Из Александро-Невской рукописи
Польский посол Сапега так описывает Федора: «Царь мал ростом, довольно худощав, с тихим, даже подобострастным, голосом, простодушным лицом, ум имеет скудный или, как я слышал от других и заметил сам, не имеет никакого, ибо, сидя на престоле во время посольского приема, он не переставал улыбаться, любуясь то на свой скипетр, то на державу». Другой современник, швед Петрей, в своем описании Московского государства (1608–1611) также замечает, что царь Федор от природы был почти лишен рассудка, находил удовольствие только в духовных предметах, часто бегал по церквам трезвонить в колокола и слушать обедню. Отец горько упрекал его за это, говоря, что он больше похож на пономарского, чем на царского, сына. В этих отзывах, несомненно, есть некоторое преувеличение, чувствуется доля карикатуры.

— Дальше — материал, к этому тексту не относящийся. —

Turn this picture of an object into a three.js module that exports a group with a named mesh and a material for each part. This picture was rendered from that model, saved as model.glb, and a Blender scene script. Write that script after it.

Набожная и почтительная к престолу мысль русских современников пыталась сделать из царя Федора знакомый и любимый ею образ подвижничества особого рода. Нам известно, какое значение имело и каким почетом пользовалось в Древней Руси юродство Христа ради. Юродивый, блаженный, отрешался от всех благ житейских, не только от телесных, но и от духовных удобств и приманок, почестей, славы, уважения и привязанности со стороны ближних. Мало того, он делал боевой вызов этим благам и приманкам. Нищий и бесприютный, ходя по улицам босиком, в лохмотьях, поступая не по-людски, по-уродски, говоря неподобные речи, презирая общепринятые приличия, он старался стать посмешищем для неразумных и как бы издевался над благами, которые люди любят и ценят, и над самими людьми, которые их любят и ценят.

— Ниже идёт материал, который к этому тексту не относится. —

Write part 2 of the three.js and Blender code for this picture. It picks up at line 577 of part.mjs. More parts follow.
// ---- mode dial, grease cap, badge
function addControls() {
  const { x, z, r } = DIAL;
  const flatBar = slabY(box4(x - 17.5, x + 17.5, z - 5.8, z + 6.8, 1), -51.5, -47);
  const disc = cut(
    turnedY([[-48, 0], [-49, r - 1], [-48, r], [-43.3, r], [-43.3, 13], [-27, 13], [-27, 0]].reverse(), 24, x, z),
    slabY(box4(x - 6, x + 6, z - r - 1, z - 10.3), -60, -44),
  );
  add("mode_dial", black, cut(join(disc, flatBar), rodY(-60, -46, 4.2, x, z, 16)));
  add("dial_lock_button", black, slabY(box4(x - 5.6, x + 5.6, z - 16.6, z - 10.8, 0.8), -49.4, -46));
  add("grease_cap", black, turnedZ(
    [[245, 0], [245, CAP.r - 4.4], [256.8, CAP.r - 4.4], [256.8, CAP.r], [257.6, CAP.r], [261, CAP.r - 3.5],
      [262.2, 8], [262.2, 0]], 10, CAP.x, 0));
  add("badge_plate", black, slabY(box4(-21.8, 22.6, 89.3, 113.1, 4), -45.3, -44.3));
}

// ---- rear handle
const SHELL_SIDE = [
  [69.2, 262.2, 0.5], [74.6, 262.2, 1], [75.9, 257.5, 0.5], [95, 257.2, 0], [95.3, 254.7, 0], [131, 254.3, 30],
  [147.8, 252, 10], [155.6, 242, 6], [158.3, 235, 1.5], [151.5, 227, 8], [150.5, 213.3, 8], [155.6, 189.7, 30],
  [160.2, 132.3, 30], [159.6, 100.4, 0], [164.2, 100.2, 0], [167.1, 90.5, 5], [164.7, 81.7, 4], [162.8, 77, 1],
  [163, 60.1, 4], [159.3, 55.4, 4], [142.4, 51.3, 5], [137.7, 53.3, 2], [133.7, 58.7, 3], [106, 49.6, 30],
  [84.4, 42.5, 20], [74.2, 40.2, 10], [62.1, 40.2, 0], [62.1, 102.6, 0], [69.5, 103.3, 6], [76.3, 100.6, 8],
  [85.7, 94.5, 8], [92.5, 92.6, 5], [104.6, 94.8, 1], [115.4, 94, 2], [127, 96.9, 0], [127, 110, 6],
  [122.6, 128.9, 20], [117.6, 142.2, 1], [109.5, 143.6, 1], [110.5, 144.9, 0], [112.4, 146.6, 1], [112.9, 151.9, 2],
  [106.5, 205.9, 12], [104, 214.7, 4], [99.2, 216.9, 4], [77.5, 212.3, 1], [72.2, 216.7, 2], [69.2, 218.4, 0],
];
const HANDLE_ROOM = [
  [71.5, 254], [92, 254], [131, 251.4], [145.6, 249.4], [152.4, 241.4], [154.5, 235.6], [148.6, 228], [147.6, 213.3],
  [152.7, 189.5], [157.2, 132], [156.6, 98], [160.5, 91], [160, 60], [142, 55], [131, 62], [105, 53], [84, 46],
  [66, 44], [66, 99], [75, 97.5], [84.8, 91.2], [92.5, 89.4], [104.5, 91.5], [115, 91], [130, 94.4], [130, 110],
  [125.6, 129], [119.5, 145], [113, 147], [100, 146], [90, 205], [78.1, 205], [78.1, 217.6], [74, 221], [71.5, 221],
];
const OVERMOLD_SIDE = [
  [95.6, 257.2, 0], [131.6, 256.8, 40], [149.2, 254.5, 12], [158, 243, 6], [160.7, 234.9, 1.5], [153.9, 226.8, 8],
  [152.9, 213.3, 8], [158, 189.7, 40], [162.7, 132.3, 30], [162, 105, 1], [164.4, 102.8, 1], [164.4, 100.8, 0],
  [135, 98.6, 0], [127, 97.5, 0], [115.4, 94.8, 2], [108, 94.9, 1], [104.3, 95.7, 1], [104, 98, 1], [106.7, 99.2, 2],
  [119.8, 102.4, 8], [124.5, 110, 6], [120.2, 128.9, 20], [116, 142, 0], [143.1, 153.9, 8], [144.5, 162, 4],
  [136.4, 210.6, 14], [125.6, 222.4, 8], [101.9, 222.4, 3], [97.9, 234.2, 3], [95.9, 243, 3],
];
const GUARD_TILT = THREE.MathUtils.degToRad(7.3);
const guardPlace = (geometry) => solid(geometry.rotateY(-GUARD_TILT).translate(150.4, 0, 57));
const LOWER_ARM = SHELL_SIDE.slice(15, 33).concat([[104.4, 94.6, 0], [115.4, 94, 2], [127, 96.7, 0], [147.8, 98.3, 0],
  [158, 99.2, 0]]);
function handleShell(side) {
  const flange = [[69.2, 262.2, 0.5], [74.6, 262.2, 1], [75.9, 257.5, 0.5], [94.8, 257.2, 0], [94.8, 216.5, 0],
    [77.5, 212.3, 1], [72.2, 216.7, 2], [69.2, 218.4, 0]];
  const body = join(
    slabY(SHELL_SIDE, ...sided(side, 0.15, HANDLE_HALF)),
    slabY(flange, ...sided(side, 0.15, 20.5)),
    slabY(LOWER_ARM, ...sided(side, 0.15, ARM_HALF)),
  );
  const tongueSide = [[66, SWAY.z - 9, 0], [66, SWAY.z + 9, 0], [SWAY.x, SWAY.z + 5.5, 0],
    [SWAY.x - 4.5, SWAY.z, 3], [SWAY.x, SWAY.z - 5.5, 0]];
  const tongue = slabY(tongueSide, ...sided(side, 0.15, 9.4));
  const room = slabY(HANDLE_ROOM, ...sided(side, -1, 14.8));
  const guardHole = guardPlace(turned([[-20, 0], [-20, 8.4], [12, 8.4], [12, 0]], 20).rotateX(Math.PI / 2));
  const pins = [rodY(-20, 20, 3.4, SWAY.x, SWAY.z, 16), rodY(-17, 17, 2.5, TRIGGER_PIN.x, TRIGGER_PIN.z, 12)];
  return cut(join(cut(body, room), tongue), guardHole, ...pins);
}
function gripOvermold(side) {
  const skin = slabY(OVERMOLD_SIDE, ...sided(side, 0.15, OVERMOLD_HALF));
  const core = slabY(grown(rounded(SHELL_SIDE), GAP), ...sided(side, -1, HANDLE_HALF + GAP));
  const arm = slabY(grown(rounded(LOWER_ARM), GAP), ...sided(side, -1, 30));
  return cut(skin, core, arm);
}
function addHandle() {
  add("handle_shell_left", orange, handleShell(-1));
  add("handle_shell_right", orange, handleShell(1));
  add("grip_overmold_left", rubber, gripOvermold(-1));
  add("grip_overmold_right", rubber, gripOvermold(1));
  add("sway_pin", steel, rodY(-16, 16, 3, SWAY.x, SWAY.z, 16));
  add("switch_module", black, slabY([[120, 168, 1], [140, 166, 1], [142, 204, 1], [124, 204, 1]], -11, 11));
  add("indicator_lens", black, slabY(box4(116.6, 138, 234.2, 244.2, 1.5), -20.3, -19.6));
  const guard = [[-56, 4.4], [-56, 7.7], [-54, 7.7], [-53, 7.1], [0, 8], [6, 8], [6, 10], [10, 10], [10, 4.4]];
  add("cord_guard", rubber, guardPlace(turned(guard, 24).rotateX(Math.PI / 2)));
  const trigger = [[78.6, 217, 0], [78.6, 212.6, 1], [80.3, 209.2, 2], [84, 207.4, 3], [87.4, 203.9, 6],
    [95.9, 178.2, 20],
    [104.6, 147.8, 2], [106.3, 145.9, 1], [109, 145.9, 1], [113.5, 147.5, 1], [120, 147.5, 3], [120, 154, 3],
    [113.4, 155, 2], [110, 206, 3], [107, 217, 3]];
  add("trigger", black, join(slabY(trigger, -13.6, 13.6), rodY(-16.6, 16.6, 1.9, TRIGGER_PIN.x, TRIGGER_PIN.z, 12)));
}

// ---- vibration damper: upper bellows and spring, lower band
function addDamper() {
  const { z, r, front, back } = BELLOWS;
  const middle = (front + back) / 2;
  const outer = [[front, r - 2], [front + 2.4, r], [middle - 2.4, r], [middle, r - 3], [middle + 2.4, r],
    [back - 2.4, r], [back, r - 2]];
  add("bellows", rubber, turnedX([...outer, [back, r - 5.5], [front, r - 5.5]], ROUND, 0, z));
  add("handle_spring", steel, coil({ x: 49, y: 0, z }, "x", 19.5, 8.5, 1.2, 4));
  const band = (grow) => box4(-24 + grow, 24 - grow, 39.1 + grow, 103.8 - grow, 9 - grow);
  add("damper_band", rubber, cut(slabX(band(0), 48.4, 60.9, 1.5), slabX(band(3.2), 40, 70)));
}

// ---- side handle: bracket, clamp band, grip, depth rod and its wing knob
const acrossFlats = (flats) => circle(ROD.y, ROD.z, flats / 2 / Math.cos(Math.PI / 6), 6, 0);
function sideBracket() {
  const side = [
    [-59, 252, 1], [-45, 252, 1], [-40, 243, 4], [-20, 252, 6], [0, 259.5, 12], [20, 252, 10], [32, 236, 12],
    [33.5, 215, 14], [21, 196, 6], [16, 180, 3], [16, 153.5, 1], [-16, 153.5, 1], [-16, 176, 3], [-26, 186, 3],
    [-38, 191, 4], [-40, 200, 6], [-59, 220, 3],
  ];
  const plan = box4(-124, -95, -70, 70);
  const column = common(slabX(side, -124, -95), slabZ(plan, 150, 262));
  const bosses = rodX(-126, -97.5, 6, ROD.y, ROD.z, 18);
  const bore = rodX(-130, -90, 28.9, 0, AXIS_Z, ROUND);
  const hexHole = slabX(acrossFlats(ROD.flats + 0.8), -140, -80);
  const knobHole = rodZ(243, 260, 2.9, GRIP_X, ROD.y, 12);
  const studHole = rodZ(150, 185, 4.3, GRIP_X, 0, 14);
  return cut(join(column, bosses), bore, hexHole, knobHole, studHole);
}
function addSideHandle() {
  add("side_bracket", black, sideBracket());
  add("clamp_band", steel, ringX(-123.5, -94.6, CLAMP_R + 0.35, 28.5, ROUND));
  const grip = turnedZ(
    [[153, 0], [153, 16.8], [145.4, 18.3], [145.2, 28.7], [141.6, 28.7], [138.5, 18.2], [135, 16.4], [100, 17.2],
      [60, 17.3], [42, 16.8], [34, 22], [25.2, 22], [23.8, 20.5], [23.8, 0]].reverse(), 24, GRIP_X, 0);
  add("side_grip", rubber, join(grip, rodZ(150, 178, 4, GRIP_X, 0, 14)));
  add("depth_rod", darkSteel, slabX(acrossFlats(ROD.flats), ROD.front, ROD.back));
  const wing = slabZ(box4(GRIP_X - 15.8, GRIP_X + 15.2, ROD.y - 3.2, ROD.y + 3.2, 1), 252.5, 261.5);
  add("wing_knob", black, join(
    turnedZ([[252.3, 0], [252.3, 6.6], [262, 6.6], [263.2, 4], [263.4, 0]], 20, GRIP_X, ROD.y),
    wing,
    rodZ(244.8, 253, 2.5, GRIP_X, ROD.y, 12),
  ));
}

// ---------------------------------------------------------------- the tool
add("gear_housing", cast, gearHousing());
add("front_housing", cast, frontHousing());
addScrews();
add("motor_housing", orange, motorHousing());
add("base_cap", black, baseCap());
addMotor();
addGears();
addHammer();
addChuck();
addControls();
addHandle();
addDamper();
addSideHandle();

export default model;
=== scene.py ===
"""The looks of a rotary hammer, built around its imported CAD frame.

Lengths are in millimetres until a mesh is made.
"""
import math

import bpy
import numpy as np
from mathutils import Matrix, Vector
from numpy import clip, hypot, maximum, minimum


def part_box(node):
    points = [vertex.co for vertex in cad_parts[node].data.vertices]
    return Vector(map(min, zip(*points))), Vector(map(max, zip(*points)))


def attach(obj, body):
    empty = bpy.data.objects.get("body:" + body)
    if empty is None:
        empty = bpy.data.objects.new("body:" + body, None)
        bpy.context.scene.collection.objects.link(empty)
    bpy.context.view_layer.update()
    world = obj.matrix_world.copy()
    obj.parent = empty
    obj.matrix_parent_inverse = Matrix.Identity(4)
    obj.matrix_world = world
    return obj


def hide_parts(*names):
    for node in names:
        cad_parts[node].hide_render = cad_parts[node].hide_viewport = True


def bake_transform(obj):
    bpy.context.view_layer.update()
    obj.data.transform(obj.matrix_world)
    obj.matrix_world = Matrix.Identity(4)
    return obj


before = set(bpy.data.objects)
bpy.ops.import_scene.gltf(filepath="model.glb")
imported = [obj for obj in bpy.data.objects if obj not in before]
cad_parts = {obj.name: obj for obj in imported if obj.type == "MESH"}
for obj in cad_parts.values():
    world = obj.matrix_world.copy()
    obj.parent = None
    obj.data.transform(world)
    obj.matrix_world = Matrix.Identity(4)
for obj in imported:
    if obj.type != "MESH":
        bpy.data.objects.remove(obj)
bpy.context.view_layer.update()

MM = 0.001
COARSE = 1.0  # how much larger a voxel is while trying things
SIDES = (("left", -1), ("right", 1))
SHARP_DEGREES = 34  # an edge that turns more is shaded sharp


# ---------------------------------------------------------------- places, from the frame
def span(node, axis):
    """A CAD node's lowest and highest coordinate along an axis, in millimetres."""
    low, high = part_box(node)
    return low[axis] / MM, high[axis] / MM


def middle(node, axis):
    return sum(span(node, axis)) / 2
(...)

В таком смирении до самоуничижения Древняя Русь видела практическую разработку высокой заповеди о блаженстве нищих духом, которым принадлежит Царствие Божие. Эта духовная нищета в лице юродивого являлась ходячей мирской совестью, «лицевым» в живом образе обличением людских страстей и пороков, и пользовалась в обществе большими правами, полной свободой слова. Сильные мира сего, вельможи и цари, сам Грозный, терпеливо выслушивали смелые, насмешливые или бранчивые речи блаженного уличного бродяги, не смея дотронуться до него пальцем. И царю Федору придан был русскими современниками этот привычный и любимый облик. Это был в их глазах блаженный на престоле, один из тех нищих духом, которым подобает Царство Небесное, а не земное, которых церковь так любила заносить в свои Святцы, в укор грязным помыслам и греховным поползновениям русского человека.
«Благоюродив бысть от чрева матери своея и ни о чем попечения не имея, токмо о душевном спасении», – так отзывается о Федоре близкий ко двору современник князь И. М. Катырев-Ростовский. По выражению другого современника, в царе Федоре «мнишество было с царствием соплетено без раздвоения, и одно служило украшением другому». Его называли «освятованным царем», свыше предназначенным к святости, к венцу небесному. Словом, в келье или пещере, пользуясь выражением Карамзина, царь Федор был бы больше на месте, чем на престоле.
И в наше время царь Федор становился предметом поэтической обработки: так, ему посвящена вторая трагедия драматической трилогии графа Алексея Толстого. И здесь изображение царя Федора очень близко к его древнерусскому образу; поэт, очевидно, рисовал портрет блаженного царя с древнерусской летописной его иконы. Тонкой чертой проведена по этому портрету и наклонность к благодушной шутке, какою древнерусский блаженный смягчал свои суровые обличения. Но сквозь внешнюю набожность, какой умилялись современники в царе Федоре, у Алексея Толстого ярко проступает нравственная чуткость. Это вещий простачок, который бессознательным, таинственно озаренным чутьем умел понимать вещи, каких никогда не понять самым большим умникам. Ему грустно слышать о партийных раздорах, вражде сторонников Бориса Годунова и князя Шуйского; ему хочется дожить до того, когда все будут сторонниками лишь одной Руси, хочется помирить всех врагов, и на сомнения Годунова в возможности такой общегосударственной мировой горячо возражает: «Ни, ни!/ Ты этого, Борис, не разумеешь!/ Ты ведай там, как знаешь, государство,/ Ты в том горазд, а здесь я больше смыслю,/ Здесь надо ведать сердце человека». В другом месте он говорит тому же Годунову: «Какой я царь? Меня во всех делах/ И с толку сбить, и обмануть не трудно,/ В одном лишь только я не обманусь:/ Когда меж тем, что бело иль черно,/ Избрать я должен – яне обманусь».